→ **EXERCISE REQUIREMENTS**
Extract exactly those lines that lie between the start of the material and the line with "return girth *", including both boundary lines and no others.

→ **SOURCE MATERIAL**
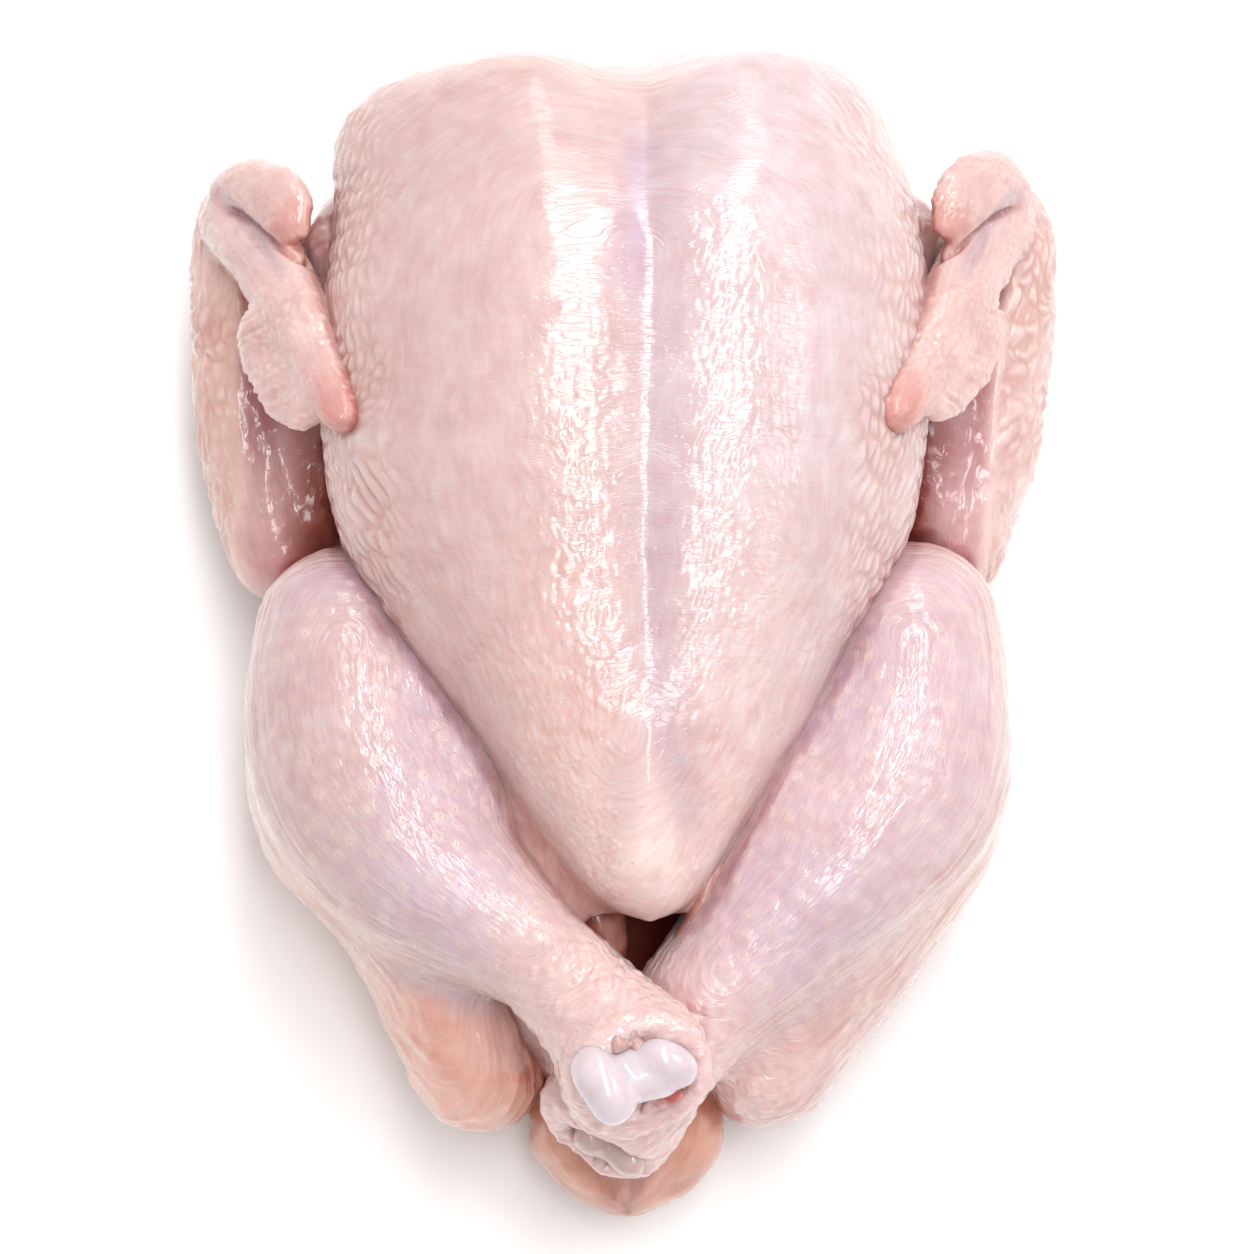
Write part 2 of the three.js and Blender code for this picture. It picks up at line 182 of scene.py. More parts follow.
def bell(distance, reach):
    """1 where the distance is 0, and soft down to nothing at about twice the reach."""
    return np.exp(-((distance / reach) ** 2))


def ramp(value, low, high):
    """0 below low, 1 above high, and a soft rise between. With low above high it falls."""
    share = np.clip((value - low) / (high - low), 0, 1)
    return share * share * (3 - 2 * share)


def contour(x, y, z, line, half):
    """Millimetres down from the crown of a long rounded form, and along and round it, the way the
    folds in its skin run. The crown follows y between the two ends of "line"."""
    girth = 40  # millimetres down for each radian round the form
    past = y - np.clip(y, *line)
    wide, end, high = half
    off = np.hypot(x / wide, past / end)
    turned = end * np.arctan2(past / end, np.abs(x / wide) + 1e-6) * ramp(off, 0, 1)
    return girth * np.arctan2(off, z / high), y - past + turned


def curve(stations, t):
    """A centripetal curve through the stations, at the shares t of their count."""
    p = np.asarray(stations, float)
    q = np.vstack([2 * p[0] - p[1], p, 2 * p[-1] - p[-2]])
    gap = np.maximum(np.linalg.norm(np.diff(q, axis=0), axis=1), 1e-6) ** 0.5
    at = np.clip(t, 0, 1) * (len(p) - 1)
    i = np.minimum(at.astype(int), len(p) - 2)
    w = (at - i)[:, None]
    a, b, c, d = q[i], q[i + 1], q[i + 2], q[i + 3]
    g, h, k = gap[i][:, None], gap[i + 1][:, None], gap[i + 2][:, None]
    rise = ((b - a) / g - (c - a) / (g + h) + (c - b) / h) * h
    fall = ((c - b) / h - (d - b) / (h + k) + (d - c) / k) * h
    return b + w * rise + w**2 * (3 * c - 3 * b - 2 * rise - fall) + w**3 * (2 * b - 2 * c + rise + fall)


def spine(stations):
    """Shares t along the curve through the middles, and the length reached at each."""
    t = np.linspace(0, 1, 201)
    middle = curve([s[:3] for s in stations], t)
    steps = np.linalg.norm(np.diff(middle, axis=0), axis=1)
    return t, np.concatenate([[0], np.cumsum(steps)])


def axes(stations, t, up=(0, 0, 1)):
    """The middle of a form, and the directions across it and above it, at the shares t."""
    middles, step = [s[:3] for s in stations], 1e-4
    axis = curve(middles, np.minimum(t + step, 1)) - curve(middles, np.maximum(t - step, 0))
    side = np.cross(axis, np.asarray(up, float))
    side /= np.linalg.norm(side, axis=1)[:, None]
    top = np.cross(side, axis)
    top /= np.linalg.norm(top, axis=1)[:, None]
    return curve(middles, t), side, top


def laid(stations, share, turn, swell=1.0, square=2.0, up=(0, 0, 1)):
    """Points on the skin of a form, at a share of its length and a turn round it. A "square" of 2
    gives an oval section, and more gives it corners."""
    ts, reached = spine(stations)
    t = np.interp(share * reached[-1], reached, ts)
    middle, side, top = axes(stations, t, up)
    girth = curve([s[3:] for s in stations], t)

    def flat(v):
        return np.sign(v) * np.abs(v) ** (2 / square)

    across = flat(np.sin(turn)) * girth[:, 0] * swell
    above = flat(np.cos(turn)) * girth[:, 1] * swell
    return middle + side * across[:, None] + top * above[:, None]


def form(name, stations, rings, ends, square=2.0, up=(0, 0, 1)):
    """A ball drawn out along the curve through the stations, with rounded ends."""
    bpy.ops.object.select_all(action="DESELECT")
    bpy.ops.mesh.primitive_uv_sphere_add(segments=rings[0], ring_count=rings[1], radius=1)
    ball = bpy.context.object
    ball.name = ball.data.name = name
    p = points(ball) * MM
    ring = np.arccos(np.clip(-p[:, 2], -1, 1)) / math.pi
    turn = np.arctan2(p[:, 1], p[:, 0])
    cap = 0.2  # share of the rings in each rounded end
    first, last = ends
    low, high = np.minimum(ring / cap, 1), np.minimum((1 - ring) / cap, 1)
    share = first + (ring - cap) / (1 - 2 * cap) * (1 - first - last)
    share = np.where(ring < cap, first * (1 - np.cos(low * math.pi / 2)), share)
    share = np.where(ring > 1 - cap, 1 - last * (1 - np.cos(high * math.pi / 2)), share)
    swell = np.sin(low * math.pi / 2) * np.sin(high * math.pi / 2)
    put(ball, laid(stations, share, turn, swell, square, up))
    return ball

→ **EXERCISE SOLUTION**
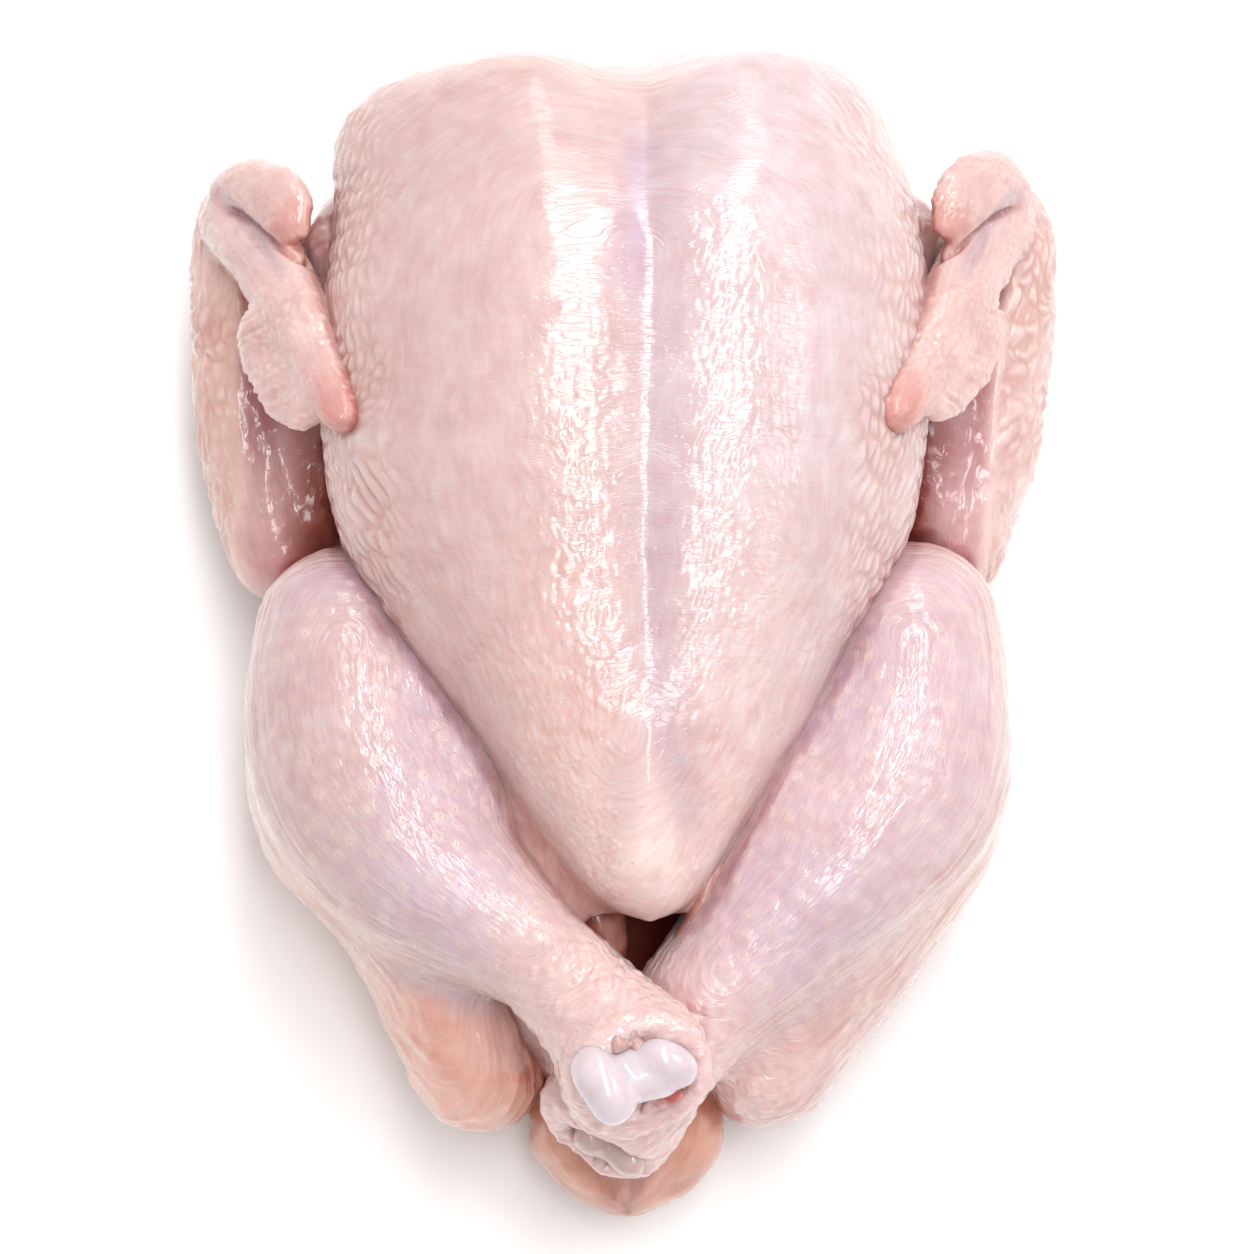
Write part 2 of the three.js and Blender code for this picture. It picks up at line 182 of scene.py. More parts follow.
def bell(distance, reach):
    """1 where the distance is 0, and soft down to nothing at about twice the reach."""
    return np.exp(-((distance / reach) ** 2))


def ramp(value, low, high):
    """0 below low, 1 above high, and a soft rise between. With low above high it falls."""
    share = np.clip((value - low) / (high - low), 0, 1)
    return share * share * (3 - 2 * share)


def contour(x, y, z, line, half):
    """Millimetres down from the crown of a long rounded form, and along and round it, the way the
    folds in its skin run. The crown follows y between the two ends of "line"."""
    girth = 40  # millimetres down for each radian round the form
    past = y - np.clip(y, *line)
    wide, end, high = half
    off = np.hypot(x / wide, past / end)
    turned = end * np.arctan2(past / end, np.abs(x / wide) + 1e-6) * ramp(off, 0, 1)
    return girth * np.arctan2(off, z / high), y - past + turned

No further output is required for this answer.